What have you started here, Lesley...

I've had a rummage through my collected seeds and have found a few candidates for a germination experiment - comments for the improvement of the experimental design are welcomed.

These are not what you'd call recalcitrant seeds, being those that I have in sufficient quantity and aren't too special to have a play around with. However, they should serve for a rough'n'ready experiment, and given the claims for the effectiveness of the "cup of tea" method we might see some difference in germination (and subsequent growth/flowering?) even in these species. The seeds have all been collected by me this year, except for 6. which is from the SeedEx and so a 2013 collection:

1. Muscari armenaicum
2. Muscari - un-named cv., pale blue
3. Narcissus pseudonarcissus - un-named cv., big trumpet
4. Scilla siberica
5. Scilla verna - wild-collected ex Berneray
6. Scilla verna - wild collected ex Orkney

I will test the following five treatments:

A. soaking as per Lesley's instructions using green tea
B. soaking as per Lesley's instructions using black tea
C. soaking as per Lesley's instructions using water
D. soaking for 24 hours only using water
E. no soaking

I've included treatments D and E as they will help to quantify the magnitude of any effect of the "cup of tea" method. Applied to each of the seed collections the five treatments will give 30 experimental pots in total.

We might expect to see a range of germination rates ranging from the highest/fastest (treatment A) through to the lowest/slowest (treatment E). So, the null hypothesis is that: soaking seeds prior to sowing has no effect on germination rates (speed and %age) and our alternative hypotheses are that:

- Soaking seeds in water results in faster/higher germination rates
- Longer soaking of seeds (>24 hours) results in faster/higher germination rates
- Soaking seeds in black tea as per Lesley's instructions results in faster/higher germination rates than using only water
- Soaking seeds in green tea as per Lesley's instructions results in faster/higher germination rates than using black tea

Other variables will be kept the same as far as is possible:

- seeds have all been exposed to the same storage conditions;
- 15 seeds will be sown for each treatment;
- seeds will be soaked in equal volumes of liquid from the same source/brew
- they will be soaked/sown on the same dates;
- the same size pots will be used (7x7x8cm);
- and the same medium (my usual gritty, loam-based bulb mix and top-dressed with grit);
- sown pots will be kept in the same location (in a frame covered with shade netting to keep the harshest winds off, but otherwise exposed to the elements);
- subject to the same watering regime; and
- anything else done to one pot, will be done to them all.
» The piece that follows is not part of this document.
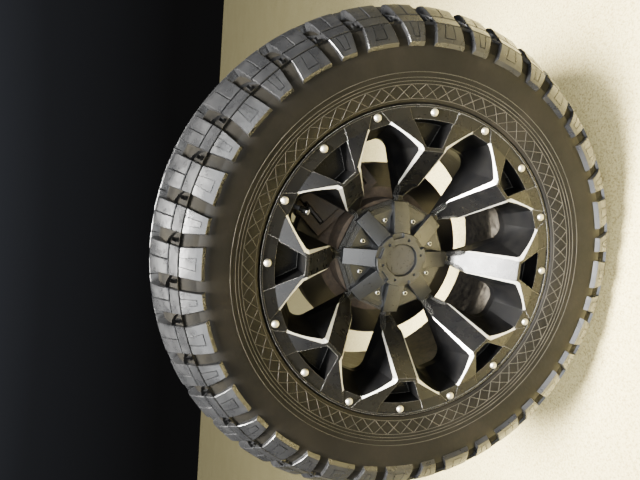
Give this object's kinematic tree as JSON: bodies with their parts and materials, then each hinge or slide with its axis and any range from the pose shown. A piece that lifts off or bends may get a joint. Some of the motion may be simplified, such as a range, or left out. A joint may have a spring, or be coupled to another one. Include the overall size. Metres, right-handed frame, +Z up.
{
  "type": "pickup truck wheel with hub, disc brake and knuckle",
  "caption": "Off-road pickup wheel: lugged tyre on a black split-spoke alloy wheel, on a hub with vented disc, caliper and steering knuckle; the wheel turns.",
  "frame": {"origin": "centre of the lower ball joint's bore in the knuckle", "axes": "+Z up, +Y along the axle towards the middle of the truck, +X towards the rear of the truck; the wheel's face looks along -Y"},
  "size_m": [0.8838, 0.3843, 0.8838],
  "materials": {
    "tyre_rubber": "matt tyre rubber",
    "barrel_paint": "satin dark grey paint, dusty inside",
    "face_paint": "satin black with milled window edges",
    "cap_paint": "satin black",
    "badge_paint": "satin black, bare",
    "screw_steel": "polished",
    "stud_steel": "polished",
    "valve_metal": "bright cap on a black stem",
    "nut_steel": "plated",
    "hub_steel": "machined, surface rust",
    "disc_iron": "machined friction faces",
    "knuckle_iron": "as cast, dusty",
    "bearing_steel": "forged, surface rust",
    "bolt_steel": "zinc plated, dulled",
    "shield_steel": "pressed sheet, dusty",
    "bracket_iron": "as cast, light rust",
    "caliper_iron": "as cast, rusty brown",
    "pad_lining": "friction lining on a steel plate",
    "hose_steel": "zinc plated"
  },
  "bodies": {
    "knuckle": {"knuckle": "knuckle_iron", "hub_bearing": "bearing_steel", "bearing_bolts": "bolt_steel", "dust_shield": "shield_steel", "caliper_bracket": "bracket_iron", "bracket_bolts": "bolt_steel", "caliper": "caliper_iron", "caliper_pins": "bolt_steel", "pad_outer": "pad_lining", "pad_inner": "pad_lining", "hose_fitting": "hose_steel"},
    "wheel": {"tyre": "tyre_rubber", "rim_barrel": "barrel_paint", "wheel_centre": "face_paint", "centre_cap": "cap_paint", "cap_badge": "badge_paint", "cap_screws": "screw_steel", "lip_studs": "stud_steel", "valve_stem": "valve_metal", "lug_nuts": "nut_steel", "hub_flange": "hub_steel", "brake_disc": "disc_iron"}
  },
  "joints": [
    {"name": "wheel_spin", "type": "hinge", "parent": "knuckle", "child": "wheel", "pos_m": [0, -0.1, 0.13], "axis": [0, 1, 0], "continuous": true}
  ]
}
I will make regular* observations of the pots to record whether there are any signs of germination (cotyledons breaking the surface of the sowing medium) and if so how many seedlings there are. The results will be recorded in a table for later analysis. I'll let the experiment run until all germinated seedlings have gone dormant next summer.
*I'm unsure what the frequency of observation should be. Lesley's experiences with her Irises suggests rapid results, which would require daily observation. But I suspect that the seeds I'm using, that require a period of cold to germinate, may not react so quickly so less frequent (weekly?) observations might be adequate. However, there's rarely a day that goes by that I'm not checking on my pots, so I'll start with daily observations and see how it goes.

As regards observations of growth (leaf height? leaf number?) and time to first flowering... let's see how things go. It might be better to focus on germination rates at this stage, but making observations of growth probably would not be onerous (i.e. monthly).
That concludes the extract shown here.